Plaintiffs also argue that defendant’s policy violates federal equal protection requirements. We need not consider the federal constitutional validity of the distinction which we hold violates Article I, section 20; we perceive no other potental violation of the Fourteenth Amendment. Contrary to plaintiffs’ position, there are no suspect classifications; assuming that maintaining the family unit is a fundamental right, the challenged policy does not impair it other than as a necessary consequence of implementing unchallenged juvenile court jurisdiction over the children. There is a clear governmental interest in enforcing a parent’s support obligation, and defendants do not seek to collect more than the amount of that obligation. Plaintiffs rely heavily on In re Jerald C., 36 Cal 3d 1, 678 P2d 917, 201 Cal Rptr 342 (1986), but neither the plurality nor the concurring opinion in that case convinces us that there is any federal impropriety in Oregon’s statutory scheme or in defendants’ actions. We therefore reject plaintiffs’ federal arguments.

Reversed and remanded for further proceedings not inconsistent with this opinion.

We refer hereafter to these facilities as “secure custody.”

The state formerly charged parents the full cost of supporting a child in secure custody. Our decision is predicated on its present practice of charging parents of institutionalized children on the same basis as those of children in foster care.

Plaintiffs do not question the statutory authorization for charging them for the support of children in secure custody.

Article I, section 20:

“No law shall be passed granting to any citizen or class of citizens privileges, or immunities, which, upon the same terms, shall not equally belong to all citizens.”

A class which was created by the very statute under attack and which is not otherwise identifiable as a separate class is not a class for Article I, section 20, purposes.

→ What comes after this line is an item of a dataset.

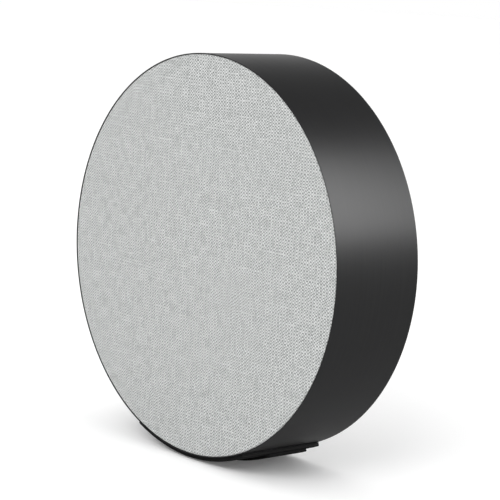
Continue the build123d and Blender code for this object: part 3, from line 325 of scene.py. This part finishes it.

Wilson v. Dept. of Rev., 302 Or 128, 131-132, 727 P2d 614 (1986); State v. Freeland, supra, 295 Or at 375 n 7.

Other arguments, such as those concerning the costs of maintaining homes to which their children can return after leaving custody or the cost of travelling to visit the children while they are in state institutions, raise issues which are properly for legislative or administrative, not judicial, consideration.

After oral argument, defendants received permission to supplement the record with two affidavits which suggest that they in fact do collect support payments from parents of children remanded to adult court on the same basis as from parents of children committed to secure custody by a juvenile court. Those affidavits were not before the trial court. Thus, at the time summary judgment was granted, an issue of fact as to that question existed and summary judgment was improper. Plaintiffs have not had an opportunity to submit material on that point. This is a matter which the parties can resolve in the trial court on remand.